Beginning in FY 2027, states’ share of SNAP administrative costs will climb from 50% to 75%, adding more than $3.5 billion in annual obligations. Then, in FY 2028, states with payment error rates of 6% or higher must begin paying a share of SNAP benefits directly. The brackets are:
6.0%–7.99% error rate = 5% state share of benefits
8.0%–9.99% error rate = 10% state share
10% or higher = 15% state share
To determine their initial bracket, states may choose either their FY 2025 or FY 2026 error rate, whichever is lower. This provides a short window to bring down errors and lock in a more favorable baseline before cost-sharing begins.

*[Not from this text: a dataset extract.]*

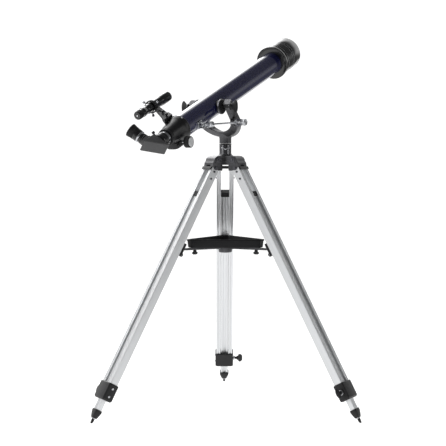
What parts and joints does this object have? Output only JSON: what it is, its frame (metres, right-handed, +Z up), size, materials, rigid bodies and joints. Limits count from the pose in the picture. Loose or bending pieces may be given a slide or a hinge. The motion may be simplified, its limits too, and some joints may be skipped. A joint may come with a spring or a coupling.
{
  "type": "telescope on tripod",
  "caption": "Refractor telescope with star diagonal and finder on a leaning yoke mount, carried by a telescoping aluminium tripod with a triangular tray.",
  "frame": {"origin": "centre of the overall bounding box in X and Y, on the floor", "axes": "+Z up; one leg points along +Y; +X to the right of it; the tube heads 30 degrees right of +Y"},
  "size_m": [0.7386, 0.7802, 1.0858],
  "materials": {
    "aluminium": "satin anodised",
    "chrome": "polished",
    "black": "fine matt",
    "gloss_black": "gloss",
    "casting": "textured powder coat",
    "navy": "gloss enamel",
    "lens": "coated lens"
  },
  "bodies": {
    "tripod": {"tripod_hub": "casting", "brace_spider": "casting", "accessory_tray": "black", "rail_a_far": "aluminium", "rail_b_far": "aluminium", "leg_cap_far": "black", "leg_clamp_far": "black", "brace_clip_far": "black", "rail_a_left": "aluminium", "rail_b_left": "aluminium", "leg_cap_left": "black", "leg_clamp_left": "black", "brace_clip_left": "black", "rail_a_right": "aluminium", "rail_b_right": "aluminium", "leg_cap_right": "black", "leg_clamp_right": "black", "brace_clip_right": "black"},
    "leg_far": {"inner_leg_far": "aluminium", "foot_far": "black"},
    "leg_left": {"inner_leg_left": "aluminium", "foot_left": "black"},
    "leg_right": {"inner_leg_right": "aluminium", "foot_right": "black"},
    "leg_lock_far": {"leg_lock_far": "black"},
    "leg_lock_left": {"leg_lock_left": "black"},
    "leg_lock_right": {"leg_lock_right": "black"},
    "tray_nut_far": {"tray_nut_far": "black"},
    "tray_nut_left": {"tray_nut_left": "black"},
    "tray_nut_right": {"tray_nut_right": "black"},
    "azimuth_lock": {"azimuth_lock": "chrome"},
    "head": {"yoke": "casting"},
    "altitude_knob_right": {"altitude_knob_right": "black"},
    "altitude_knob_left": {"altitude_knob_left": "black"},
    "tube": {"main_tube": "navy", "dew_cap": "gloss_black", "lens_cell": "black", "objective_lens": "lens", "focuser_body": "gloss_black", "pivot_disc_right": "black", "pivot_disc_left": "black", "rod_clevis": "chrome", "finder_bracket": "casting"},
    "rod": {"slow_motion_rod": "chrome"},
    "fine_nut": {"fine_adjust_nut": "chrome"},
    "rod_post": {"rod_post": "chrome"},
    "rod_lock": {"rod_lock": "chrome"},
    "drawtube": {"drawtube": "chrome"},
    "focus": {"focus_shaft": "chrome", "focus_knob_right": "black", "focus_knob_left": "black"},
    "drawtube_screw": {"drawtube_screw": "chrome"},
    "diagonal": {"star_diagonal": "casting"},
    "diagonal_screw": {"diagonal_screw": "black"},
    "eyepiece": {"eyepiece": "black"},
    "finder": {"finder_scope": "gloss_black"},
    "finder_screw_1": {"finder_screw_1": "chrome"},
    "finder_screw_2": {"finder_screw_2": "chrome"},
    "finder_screw_3": {"finder_screw_3": "chrome"}
  },
  "joints": [
    {"name": "azimuth_turn", "type": "hinge", "parent": "tripod", "child": "head", "pos_m": [0, -0.03587, 0.76], "axis": [0, 0, 1], "continuous": true},
    {"name": "azimuth_lock_turn", "type": "hinge", "parent": "tripod", "child": "azimuth_lock", "pos_m": [0, -0.06287, 0.747], "axis": [0, -1, 0], "continuous": true},
    {"name": "leg_extend_far", "type": "slide", "parent": "tripod", "child": "leg_far", "axis": [0, 0.4805, -0.877], "range_m": [-0.02, 0.4]},
    {"name": "leg_extend_left", "type": "slide", "parent": "tripod", "child": "leg_left", "axis": [-0.4161, -0.2402, -0.877], "range_m": [-0.02, 0.4]},
    {"name": "leg_extend_right", "type": "slide", "parent": "tripod", "child": "leg_right", "axis": [0.4161, -0.2402, -0.877], "range_m": [-0.02, 0.4]},
    {"name": "leg_lock_turn_far", "type": "hinge", "parent": "tripod", "child": "leg_lock_far", "pos_m": [0.04, 0.34173, 0.08288], "axis": [1, 0, 0], "continuous": true},
    {"name": "leg_lock_turn_left", "type": "hinge", "parent": "tripod", "child": "leg_lock_left", "pos_m": [-0.34701, -0.19003, 0.08288], "axis": [-0.5, 0.866, 0], "continuous": true},
    {"name": "leg_lock_turn_right", "type": "hinge", "parent": "tripod", "child": "leg_lock_right", "pos_m": [0.30701, -0.25931, 0.08288], "axis": [-0.5, -0.866, 0], "continuous": true},
    {"name": "tray_nut_turn_far", "type": "hinge", "parent": "tripod", "child": "tray_nut_far", "pos_m": [0, 0.06413, 0.45], "axis": [0, 0, -1], "continuous": true},
    {"name": "tray_nut_turn_left", "type": "hinge", "parent": "tripod", "child": "tray_nut_left", "pos_m": [-0.0866, -0.08587, 0.45], "axis": [0, 0, -1], "continuous": true},
    {"name": "tray_nut_turn_right", "type": "hinge", "parent": "tripod", "child": "tray_nut_right", "pos_m": [0.0866, -0.08587, 0.45], "axis": [0, 0, -1], "continuous": true},
    {"name": "altitude_tilt", "type": "hinge", "parent": "head", "child": "tube", "pos_m": [-0.045, -0.11381, 0.861], "axis": [0.866, -0.5, 0], "range_deg": [-20, 25]},
    {"name": "altitude_knob_turn_right", "type": "hinge", "parent": "head", "child": "altitude_knob_right", "pos_m": [0.01562, -0.14881, 0.861], "axis": [0.866, -0.5, 0], "continuous": true},
    {"name": "altitude_knob_turn_left", "type": "hinge", "parent": "head", "child": "altitude_knob_left", "pos_m": [-0.10562, -0.07881, 0.861], "axis": [-0.866, 0.5, 0], "continuous": true},
    {"name": "rod_swing", "type": "hinge", "parent": "tube", "child": "rod", "pos_m": [-0.06497, -0.23239, 0.80846], "axis": [0.866, -0.5, 0], "range_deg": [-6, 6]},
    {"name": "fine_nut_turn", "type": "hinge", "parent": "rod", "child": "fine_nut", "pos_m": [-0.04404, -0.21099, 0.81042], "axis": [0.6976, 0.7135, 0.0656], "continuous": true},
    {"name": "post_swivel", "type": "hinge", "parent": "head", "child": "rod_post", "pos_m": [0.03655, -0.12856, 0.818], "axis": [0.866, -0.5, 0], "range_deg": [-28, 28]},
    {"name": "rod_lock_turn", "type": "hinge", "parent": "rod_post", "child": "rod_lock", "pos_m": [0.05041, -0.13656, 0.818], "axis": [0.866, -0.5, 0], "continuous": true},
    {"name": "focus_travel", "type": "slide", "parent": "tube", "child": "drawtube", "axis": [-0.4673, -0.8093, -0.3559], "range_m": [-0.007, 0.045]},
    {"name": "focus_turn", "type": "hinge", "parent": "tube", "child": "focus", "pos_m": [-0.13701, -0.27317, 0.76256], "axis": [0.866, -0.5, 0], "range_deg": [-110, 400]},
    {"name": "drawtube_screw_turn", "type": "hinge", "parent": "drawtube", "child": "drawtube_screw", "pos_m": [-0.18805, -0.33759, 0.78219], "axis": [-0.5871, -0.0169, 0.8093], "continuous": true},
    {"name": "diagonal_turn", "type": "hinge", "parent": "drawtube", "child": "diagonal", "pos_m": [-0.19032, -0.36551, 0.75031], "axis": [0.4673, 0.8093, 0.3559], "continuous": true},
    {"name": "diagonal_screw_turn", "type": "hinge", "parent": "diagonal", "child": "diagonal_screw", "pos_m": [-0.20275, -0.34371, 0.77325], "axis": [0.4673, 0.8093, 0.3559], "continuous": true},
    {"name": "eyepiece_slide", "type": "slide", "parent": "diagonal", "child": "eyepiece", "axis": [-0.792, 0.2042, 0.5753], "range_m": [0, 0.025]},
    {"name": "finder_aim", "type": "hinge", "parent": "tube", "child": "finder", "pos_m": [-0.20215, -0.20241, 0.85856], "axis": [0.866, -0.5, 0], "range_deg": [-1.5, 1.5]},
    {"name": "finder_screw_turn_1", "type": "hinge", "parent": "tube", "child": "finder_screw_1", "pos_m": [-0.18992, -0.21327, 0.86721], "axis": [0.661, -0.5871, 0.4673], "continuous": true},
    {"name": "finder_screw_turn_2", "type": "hinge", "parent": "tube", "child": "finder_screw_2", "pos_m": [-0.19886, -0.19671, 0.84128], "axis": [0.178, 0.3082, -0.9345], "continuous": true},
    {"name": "finder_screw_turn_3", "type": "hinge", "parent": "tube", "child": "finder_screw_3", "pos_m": [-0.21767, -0.19725, 0.86721], "axis": [-0.839, 0.2789, 0.4673], "continuous": true}
  ],
  "couplings": [
    {"joint": "rod_swing", "follows": "altitude_tilt", "ratio": -0.16},
    {"joint": "post_swivel", "follows": "altitude_tilt", "ratio": 0.84},
    {"joint": "focus_turn", "follows": "focus_travel", "rad_per_m": 151.52}
  ]
}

States with the very highest error rates, above 13%, are granted an additional year. Instead of starting in FY 2028, their benefit cost-sharing does not begin until FY 2029, giving them one more year to drive down errors before the penalties take hold.
Based on 2024 data, twenty states plus the District of Columbia fall into the highest bracket, with an estimated $15 billion shifted annually from federal to state budgets. California alone would face nearly $2.74 billion in new annual costs, New York $1.37 billion, and Florida more than $1 billion. Even smaller states like Mississippi and Arkansas will see over $90–145 million in additional costs.
OBBB also included other SNAP policy changes:
Able-Bodied Adults Without Dependents (ABAWD) age 49 to 64 (previously 49) and parents of children aged 14 or older must now meet an 80-hours-per-month requirement for work, education, or community service.
Eliminates the previous work requirements exemptions for individuals that have aged out of foster care, veterans, and the homeless.
Many of the discretionary state-level waivers used to exempt counties or areas from ABAWD work requirements are phased out.
Eligibility is narrowed by requiring more documentation for lawful permanent residents and ending certain categorical eligibility practices for mixed-status households.
Taken together, these are the most sweeping SNAP changes in decades. States now are incentivized to keep error rates low and get people back to work. This fiscal year is the runway to prepare, modernizing eligibility systems, improving compliance, and strengthening oversight before the new rules take effect.